Opinion in the US is now evenly divided between the optimists and the pessimists. The optimists argue that e-commerce and IT has resulted in a productivity boom, the effects of which can only lift valuations to a new plane, not to be compared with life before e-commerce.

But that isn't the end of the matter. Even if we assume that the e-commerce revolution ushers in a new era, the fact remains that it will be only a few of the new e-companies which will survive. The negative wealth effects of the death of the rest could well implode the US economy, with the attendant meltdown for the rest of the world. The good news is, economists like Samuelson and Krugman have been predicting the end of the bubble for a long time, with nil results to date.

Fiscal deficit
The end-November fiscal deficit is 80.6 per cent of the target for the current financial year, at Rs 64,459 crore. For the period April to November 1998, the comparable period last fiscal, the deficit was 75.8 per cent of the budgeted amount.

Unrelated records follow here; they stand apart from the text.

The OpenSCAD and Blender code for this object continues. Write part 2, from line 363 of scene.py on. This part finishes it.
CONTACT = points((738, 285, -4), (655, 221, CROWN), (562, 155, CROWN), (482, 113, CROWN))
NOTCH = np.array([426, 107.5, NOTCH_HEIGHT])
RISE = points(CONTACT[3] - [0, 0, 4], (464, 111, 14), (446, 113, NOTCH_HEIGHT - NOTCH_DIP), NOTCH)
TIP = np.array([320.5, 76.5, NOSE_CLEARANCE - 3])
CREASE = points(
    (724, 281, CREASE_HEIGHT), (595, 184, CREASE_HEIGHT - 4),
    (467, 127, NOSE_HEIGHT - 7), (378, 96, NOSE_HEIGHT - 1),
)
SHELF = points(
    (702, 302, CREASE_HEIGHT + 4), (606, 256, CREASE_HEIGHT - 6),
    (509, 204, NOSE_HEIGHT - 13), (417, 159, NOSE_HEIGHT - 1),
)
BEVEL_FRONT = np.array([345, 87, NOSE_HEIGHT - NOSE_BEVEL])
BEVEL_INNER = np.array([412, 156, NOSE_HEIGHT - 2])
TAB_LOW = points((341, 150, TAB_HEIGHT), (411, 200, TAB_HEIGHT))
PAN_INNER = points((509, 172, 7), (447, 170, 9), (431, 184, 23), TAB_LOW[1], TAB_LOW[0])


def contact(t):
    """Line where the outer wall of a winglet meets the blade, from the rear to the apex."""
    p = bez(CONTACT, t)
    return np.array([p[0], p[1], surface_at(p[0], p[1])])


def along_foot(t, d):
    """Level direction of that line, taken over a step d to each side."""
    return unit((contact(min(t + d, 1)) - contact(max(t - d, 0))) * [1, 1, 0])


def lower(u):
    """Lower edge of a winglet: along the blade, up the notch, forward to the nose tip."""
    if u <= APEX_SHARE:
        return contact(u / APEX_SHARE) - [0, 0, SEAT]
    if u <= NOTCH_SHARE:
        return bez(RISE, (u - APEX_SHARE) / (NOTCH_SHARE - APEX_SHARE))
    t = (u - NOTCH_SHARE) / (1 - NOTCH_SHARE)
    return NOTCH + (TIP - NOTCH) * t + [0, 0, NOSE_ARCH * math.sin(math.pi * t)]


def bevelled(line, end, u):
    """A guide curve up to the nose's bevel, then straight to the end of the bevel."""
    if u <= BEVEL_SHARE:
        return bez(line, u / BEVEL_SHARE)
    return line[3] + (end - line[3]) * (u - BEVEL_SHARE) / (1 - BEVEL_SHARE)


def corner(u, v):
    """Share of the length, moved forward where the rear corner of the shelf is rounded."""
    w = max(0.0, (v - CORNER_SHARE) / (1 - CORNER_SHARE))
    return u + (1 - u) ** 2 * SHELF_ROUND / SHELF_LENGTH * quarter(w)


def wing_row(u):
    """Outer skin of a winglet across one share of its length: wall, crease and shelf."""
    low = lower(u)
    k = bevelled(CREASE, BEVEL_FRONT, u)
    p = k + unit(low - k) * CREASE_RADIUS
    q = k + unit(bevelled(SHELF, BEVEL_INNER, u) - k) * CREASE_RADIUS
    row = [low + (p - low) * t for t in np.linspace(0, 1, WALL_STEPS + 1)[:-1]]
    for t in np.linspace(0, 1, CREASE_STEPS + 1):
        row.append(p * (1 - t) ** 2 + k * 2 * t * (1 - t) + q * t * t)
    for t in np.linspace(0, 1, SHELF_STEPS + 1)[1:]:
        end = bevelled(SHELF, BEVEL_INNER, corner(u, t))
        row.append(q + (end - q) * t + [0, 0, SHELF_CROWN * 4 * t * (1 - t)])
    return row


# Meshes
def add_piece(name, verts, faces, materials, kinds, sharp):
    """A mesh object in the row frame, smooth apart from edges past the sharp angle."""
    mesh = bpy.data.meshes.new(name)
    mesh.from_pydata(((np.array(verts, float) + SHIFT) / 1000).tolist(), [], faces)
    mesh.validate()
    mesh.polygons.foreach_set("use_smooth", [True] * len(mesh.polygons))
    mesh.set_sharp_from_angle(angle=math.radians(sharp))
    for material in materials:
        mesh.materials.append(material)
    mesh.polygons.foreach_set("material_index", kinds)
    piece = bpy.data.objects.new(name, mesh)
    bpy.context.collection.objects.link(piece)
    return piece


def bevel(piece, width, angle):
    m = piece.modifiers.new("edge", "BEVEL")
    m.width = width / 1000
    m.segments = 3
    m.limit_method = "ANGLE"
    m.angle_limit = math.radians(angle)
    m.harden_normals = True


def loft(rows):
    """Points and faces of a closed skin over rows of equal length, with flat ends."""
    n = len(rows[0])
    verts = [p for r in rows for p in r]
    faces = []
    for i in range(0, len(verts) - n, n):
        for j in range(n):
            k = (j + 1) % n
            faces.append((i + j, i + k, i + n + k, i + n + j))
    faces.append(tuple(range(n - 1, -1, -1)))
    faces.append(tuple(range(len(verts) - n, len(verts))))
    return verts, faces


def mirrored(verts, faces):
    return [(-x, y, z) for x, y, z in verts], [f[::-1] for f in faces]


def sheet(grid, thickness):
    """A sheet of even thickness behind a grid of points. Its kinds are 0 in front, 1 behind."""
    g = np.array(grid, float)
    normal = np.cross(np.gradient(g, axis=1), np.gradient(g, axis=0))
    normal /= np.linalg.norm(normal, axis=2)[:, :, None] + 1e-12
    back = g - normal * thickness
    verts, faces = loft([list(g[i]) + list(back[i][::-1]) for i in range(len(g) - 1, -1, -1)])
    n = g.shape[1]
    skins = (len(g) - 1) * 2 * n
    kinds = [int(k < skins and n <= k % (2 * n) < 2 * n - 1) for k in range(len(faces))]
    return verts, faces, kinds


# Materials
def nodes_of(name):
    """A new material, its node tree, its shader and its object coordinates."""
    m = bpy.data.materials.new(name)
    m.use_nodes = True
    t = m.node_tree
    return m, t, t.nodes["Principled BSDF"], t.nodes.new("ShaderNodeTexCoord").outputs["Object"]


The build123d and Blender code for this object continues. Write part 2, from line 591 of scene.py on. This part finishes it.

But that is not really the problem. What is more relevant is the fiscal deficit last year, as at end-November when compared with the actual deficit at year-end. This works out to 61.4 per cent, meaning that as at end-November 1998, the Government still had 38.6 per cent of its borrowings left. If the borrowing this year is of the same magnitude, the fiscal deficit target will be left far behind. Small wonder then that Monday's rally in the bond markets ended with a flurry of profit-taking.

For the stockmarkets, this fact will slowly sink in as the budget nears. It will be realised that if fresh taxes are imposed, as is very likely given the runaway deficit, the losers will be the sectors other than software. That will mean a diversion of funds from other sectors to software.

Indian Railways
Newsreports suggest that the Government is planning some reduction in freight rates in the forthcoming Railway Budget. Could this well be a candid confession by the Indian Railways for arresting the decline in goods traffic? It seems that the Railway Board has been asked to consider such a proposal to regain some of the dry bulk cargo traffic, that the railways has lost to the road transport sector. Interestingly, the railways also appear to have lost a part of the liquid bulk cargo traffic, particularly crude oil and petroleum products to pipelines. A clear reflection of which is the continual drop in POL (Petroleum, Oil and Lubricant) traffic, which dipped by a further 1.5 per cent in October 1999.

Adding to the railway's woes is the loss of coal movement to road transport and to some extent the advent of coastal shipping. Reiterating which is the poor 3.1 per cent growth for the period from April to October 1999, compared to the double digit growths earlier. A sign of the changing times is the fact that the Indian Railways now account for 40 per cent of the freight traffic, with the road transport sector accounting for the remaining 60 per cent, a reversal of the trends some 15 years ago.

Interestingly, though analysts point out that the alarm bells should have started ringing at the Railway Board as far back as October 1999. Which is when the week-long road transport strike in late October also failed to have any major favourable impact in terms of freight carried, increasing a mere 3 per cent in volume terms during October 1999. Interestingly, revenue earnings from goods traffic on the Indian Railways had witnessed a 2 per cent drop for the period from April 1998 to March 1999.

Thus, with the Government having no option but to contemplate a reduction in freight rates in order to get competitive and with an immediate increase in volumes a distinct impracticality. How will the Indian Railway sure its bottom line? The obvious answer here is by hiking railway passenger fares, which seems inevitable. But with the fares already having reached a saturation point as far as upper class fares are concerned, analysts state that it would be the lower and middle class fares which would be hit. But here again, there is a glitch.

Analysts state that a 10 per cent hike in lower and middle class fares would fetch an additional Rs 700-800 crore. However, this would only cover the burden arising out of the increase in diesel prices. Thus it looks like the Indian masses, could well be staring down the barrel of a steeper hike in fares!

Intriguingly though, help for the Indian Railways could well come from the most unexpected of quarters. What with the All India Motor Transport Congress directing all its members to hike freight rates by a minimum of 18 per cent all over the country, could well save the Railways from the revenue blushes.